● PROBLEM TO SOLVE
Repeat, exactly as written, every line from the one holding "on the cut." through the one holding "bpy.context.scene.collection.objects.link(empty)". Leave out all other lines.

● RECORDS SUPPLIED

= = = =

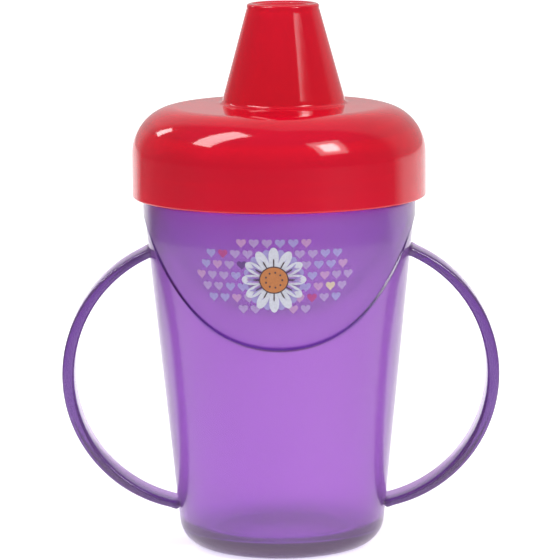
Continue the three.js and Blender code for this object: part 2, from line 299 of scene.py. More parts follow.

= = = =

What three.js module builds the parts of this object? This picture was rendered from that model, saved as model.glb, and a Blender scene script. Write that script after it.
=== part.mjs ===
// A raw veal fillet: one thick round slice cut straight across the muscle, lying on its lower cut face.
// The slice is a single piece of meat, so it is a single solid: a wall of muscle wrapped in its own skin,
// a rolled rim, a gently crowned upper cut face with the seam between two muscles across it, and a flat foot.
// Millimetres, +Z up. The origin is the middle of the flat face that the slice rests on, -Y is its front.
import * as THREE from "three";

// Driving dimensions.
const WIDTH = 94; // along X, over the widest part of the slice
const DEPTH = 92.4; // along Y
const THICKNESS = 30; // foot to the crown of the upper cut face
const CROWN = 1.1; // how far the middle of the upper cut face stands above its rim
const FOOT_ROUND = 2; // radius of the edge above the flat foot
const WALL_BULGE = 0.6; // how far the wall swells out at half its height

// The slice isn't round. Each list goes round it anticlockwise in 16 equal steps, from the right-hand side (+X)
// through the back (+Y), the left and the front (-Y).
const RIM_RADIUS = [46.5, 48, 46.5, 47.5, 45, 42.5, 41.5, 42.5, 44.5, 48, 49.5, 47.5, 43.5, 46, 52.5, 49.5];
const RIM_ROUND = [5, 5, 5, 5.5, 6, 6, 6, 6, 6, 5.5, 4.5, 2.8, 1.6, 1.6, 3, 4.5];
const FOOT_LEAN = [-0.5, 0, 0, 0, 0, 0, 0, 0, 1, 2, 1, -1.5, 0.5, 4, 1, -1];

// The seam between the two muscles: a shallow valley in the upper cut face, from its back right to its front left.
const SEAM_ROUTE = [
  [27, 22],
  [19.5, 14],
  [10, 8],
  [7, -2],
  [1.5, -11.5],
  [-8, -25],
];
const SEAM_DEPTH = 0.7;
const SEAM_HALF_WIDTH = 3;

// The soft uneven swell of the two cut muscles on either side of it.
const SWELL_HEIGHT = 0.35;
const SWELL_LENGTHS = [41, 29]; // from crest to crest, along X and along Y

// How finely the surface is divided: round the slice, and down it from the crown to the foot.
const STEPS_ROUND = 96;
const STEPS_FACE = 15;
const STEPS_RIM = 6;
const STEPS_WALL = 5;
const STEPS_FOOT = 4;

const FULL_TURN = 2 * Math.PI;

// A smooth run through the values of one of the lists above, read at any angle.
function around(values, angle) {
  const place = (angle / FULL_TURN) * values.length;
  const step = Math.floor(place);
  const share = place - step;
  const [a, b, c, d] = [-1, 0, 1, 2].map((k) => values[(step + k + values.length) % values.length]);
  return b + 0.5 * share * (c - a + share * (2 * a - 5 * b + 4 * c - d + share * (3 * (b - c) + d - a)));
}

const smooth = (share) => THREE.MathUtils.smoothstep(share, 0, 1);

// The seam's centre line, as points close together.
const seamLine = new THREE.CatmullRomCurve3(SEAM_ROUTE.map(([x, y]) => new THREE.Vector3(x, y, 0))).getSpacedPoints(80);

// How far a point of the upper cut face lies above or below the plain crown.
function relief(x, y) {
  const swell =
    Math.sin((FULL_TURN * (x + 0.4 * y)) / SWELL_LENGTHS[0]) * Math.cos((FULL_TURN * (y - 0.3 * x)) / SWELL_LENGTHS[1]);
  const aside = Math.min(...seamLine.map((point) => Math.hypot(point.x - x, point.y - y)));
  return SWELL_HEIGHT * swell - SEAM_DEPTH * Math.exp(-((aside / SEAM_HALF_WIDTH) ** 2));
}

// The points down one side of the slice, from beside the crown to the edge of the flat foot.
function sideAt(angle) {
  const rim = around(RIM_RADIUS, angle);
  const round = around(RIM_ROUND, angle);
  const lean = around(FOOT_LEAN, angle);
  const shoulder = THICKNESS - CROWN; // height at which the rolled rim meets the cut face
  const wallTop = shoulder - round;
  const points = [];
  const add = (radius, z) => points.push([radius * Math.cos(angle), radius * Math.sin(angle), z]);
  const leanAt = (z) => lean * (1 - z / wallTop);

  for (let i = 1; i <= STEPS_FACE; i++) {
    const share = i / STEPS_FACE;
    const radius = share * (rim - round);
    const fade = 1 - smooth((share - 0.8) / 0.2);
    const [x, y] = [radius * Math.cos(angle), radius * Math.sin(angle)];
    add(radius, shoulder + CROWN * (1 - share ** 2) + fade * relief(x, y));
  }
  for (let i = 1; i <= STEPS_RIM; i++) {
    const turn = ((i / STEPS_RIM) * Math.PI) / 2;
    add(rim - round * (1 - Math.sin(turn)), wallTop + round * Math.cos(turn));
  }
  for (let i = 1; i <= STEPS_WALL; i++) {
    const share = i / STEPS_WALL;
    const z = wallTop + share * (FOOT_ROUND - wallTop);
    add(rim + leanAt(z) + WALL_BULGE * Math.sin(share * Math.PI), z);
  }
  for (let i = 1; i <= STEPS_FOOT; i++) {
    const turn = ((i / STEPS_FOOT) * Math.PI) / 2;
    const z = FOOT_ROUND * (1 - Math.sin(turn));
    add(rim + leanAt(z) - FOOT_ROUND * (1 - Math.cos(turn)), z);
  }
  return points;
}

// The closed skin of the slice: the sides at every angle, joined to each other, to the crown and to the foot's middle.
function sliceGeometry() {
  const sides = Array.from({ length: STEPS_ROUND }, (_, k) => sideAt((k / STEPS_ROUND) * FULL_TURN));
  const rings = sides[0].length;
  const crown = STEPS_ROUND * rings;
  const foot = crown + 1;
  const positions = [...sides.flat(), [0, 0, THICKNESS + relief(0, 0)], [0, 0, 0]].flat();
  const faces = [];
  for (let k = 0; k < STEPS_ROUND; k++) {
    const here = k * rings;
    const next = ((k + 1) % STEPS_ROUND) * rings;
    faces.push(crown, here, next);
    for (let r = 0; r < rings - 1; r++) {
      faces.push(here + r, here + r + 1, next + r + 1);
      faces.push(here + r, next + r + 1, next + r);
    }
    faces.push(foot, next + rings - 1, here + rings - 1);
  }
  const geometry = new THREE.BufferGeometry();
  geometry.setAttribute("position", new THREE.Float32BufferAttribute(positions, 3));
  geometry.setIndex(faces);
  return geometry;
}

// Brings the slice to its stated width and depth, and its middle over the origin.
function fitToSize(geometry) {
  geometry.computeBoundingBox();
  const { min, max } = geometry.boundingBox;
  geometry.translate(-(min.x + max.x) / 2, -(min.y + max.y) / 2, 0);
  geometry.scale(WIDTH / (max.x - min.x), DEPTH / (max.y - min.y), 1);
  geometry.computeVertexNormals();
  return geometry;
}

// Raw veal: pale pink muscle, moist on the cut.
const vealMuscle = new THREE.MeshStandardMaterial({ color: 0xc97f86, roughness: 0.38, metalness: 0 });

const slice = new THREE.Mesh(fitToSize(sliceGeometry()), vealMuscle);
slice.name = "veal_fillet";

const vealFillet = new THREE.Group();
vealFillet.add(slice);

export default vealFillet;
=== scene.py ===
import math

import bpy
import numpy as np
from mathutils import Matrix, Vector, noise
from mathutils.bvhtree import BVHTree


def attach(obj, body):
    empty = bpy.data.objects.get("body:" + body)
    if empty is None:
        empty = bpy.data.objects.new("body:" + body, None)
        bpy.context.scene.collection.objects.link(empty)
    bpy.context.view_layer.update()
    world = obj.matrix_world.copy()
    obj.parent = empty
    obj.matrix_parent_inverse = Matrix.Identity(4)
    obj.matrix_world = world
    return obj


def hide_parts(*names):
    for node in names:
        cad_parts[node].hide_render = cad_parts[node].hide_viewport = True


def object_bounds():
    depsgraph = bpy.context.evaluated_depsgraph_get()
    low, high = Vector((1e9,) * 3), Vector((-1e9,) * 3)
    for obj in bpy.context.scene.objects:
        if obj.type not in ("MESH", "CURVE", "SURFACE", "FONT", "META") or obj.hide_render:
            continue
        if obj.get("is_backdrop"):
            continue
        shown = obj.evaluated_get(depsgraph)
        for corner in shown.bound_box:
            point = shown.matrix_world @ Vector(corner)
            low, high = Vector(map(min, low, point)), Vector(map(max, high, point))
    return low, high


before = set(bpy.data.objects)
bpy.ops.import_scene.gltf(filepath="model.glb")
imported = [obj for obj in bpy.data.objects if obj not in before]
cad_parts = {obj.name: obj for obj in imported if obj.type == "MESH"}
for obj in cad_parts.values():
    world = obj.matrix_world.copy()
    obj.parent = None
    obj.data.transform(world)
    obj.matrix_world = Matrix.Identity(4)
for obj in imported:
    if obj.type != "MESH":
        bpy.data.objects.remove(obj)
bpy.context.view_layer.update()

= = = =

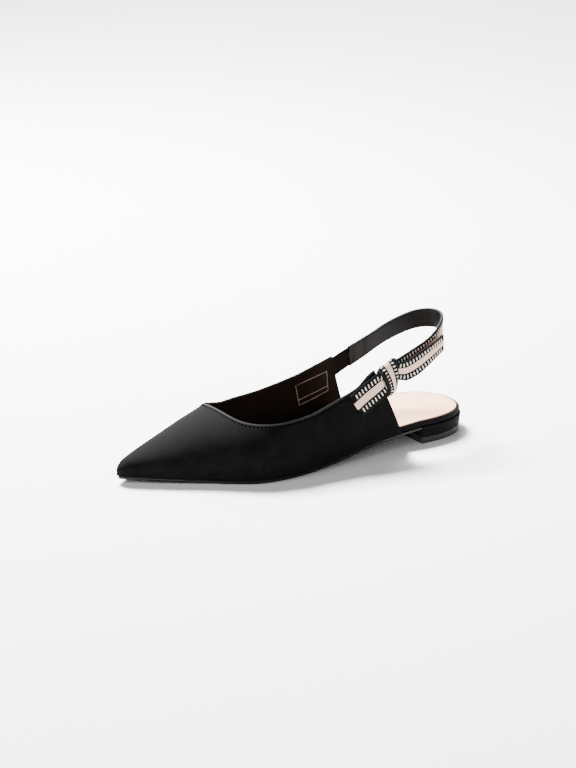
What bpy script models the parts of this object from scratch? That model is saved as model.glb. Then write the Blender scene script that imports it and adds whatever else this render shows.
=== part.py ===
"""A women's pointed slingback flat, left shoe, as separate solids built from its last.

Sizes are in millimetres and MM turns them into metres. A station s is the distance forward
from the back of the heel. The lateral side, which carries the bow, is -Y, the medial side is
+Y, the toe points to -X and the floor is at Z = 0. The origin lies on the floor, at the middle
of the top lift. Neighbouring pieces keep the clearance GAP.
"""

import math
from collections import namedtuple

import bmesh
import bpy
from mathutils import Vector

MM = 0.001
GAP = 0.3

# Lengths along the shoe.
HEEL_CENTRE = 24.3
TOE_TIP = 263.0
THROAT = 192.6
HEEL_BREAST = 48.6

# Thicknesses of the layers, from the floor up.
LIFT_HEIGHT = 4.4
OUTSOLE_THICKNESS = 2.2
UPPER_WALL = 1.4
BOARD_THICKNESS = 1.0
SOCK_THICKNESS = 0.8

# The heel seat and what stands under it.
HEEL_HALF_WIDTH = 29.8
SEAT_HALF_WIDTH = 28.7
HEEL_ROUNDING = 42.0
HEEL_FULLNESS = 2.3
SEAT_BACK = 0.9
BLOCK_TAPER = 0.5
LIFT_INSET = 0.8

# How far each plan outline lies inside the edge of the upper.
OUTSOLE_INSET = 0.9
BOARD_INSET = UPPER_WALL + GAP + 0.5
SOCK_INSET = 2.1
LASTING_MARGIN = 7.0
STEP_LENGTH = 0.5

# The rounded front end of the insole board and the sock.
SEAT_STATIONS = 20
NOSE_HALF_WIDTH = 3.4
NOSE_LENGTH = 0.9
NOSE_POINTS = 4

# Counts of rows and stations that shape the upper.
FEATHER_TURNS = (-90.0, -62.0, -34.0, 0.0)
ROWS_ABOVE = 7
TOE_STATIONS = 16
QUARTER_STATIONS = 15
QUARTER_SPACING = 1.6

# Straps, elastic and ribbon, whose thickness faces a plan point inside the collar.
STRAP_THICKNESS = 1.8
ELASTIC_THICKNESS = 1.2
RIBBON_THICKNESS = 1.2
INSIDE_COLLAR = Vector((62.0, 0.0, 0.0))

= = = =

● RESPONSE BELOW
// Raw veal: pale pink muscle, moist on the cut.
const vealMuscle = new THREE.MeshStandardMaterial({ color: 0xc97f86, roughness: 0.38, metalness: 0 });

const slice = new THREE.Mesh(fitToSize(sliceGeometry()), vealMuscle);
slice.name = "veal_fillet";

const vealFillet = new THREE.Group();
vealFillet.add(slice);

export default vealFillet;
=== scene.py ===
import math

import bpy
import numpy as np
from mathutils import Matrix, Vector, noise
from mathutils.bvhtree import BVHTree


def attach(obj, body):
    empty = bpy.data.objects.get("body:" + body)
    if empty is None:
        empty = bpy.data.objects.new("body:" + body, None)
        bpy.context.scene.collection.objects.link(empty)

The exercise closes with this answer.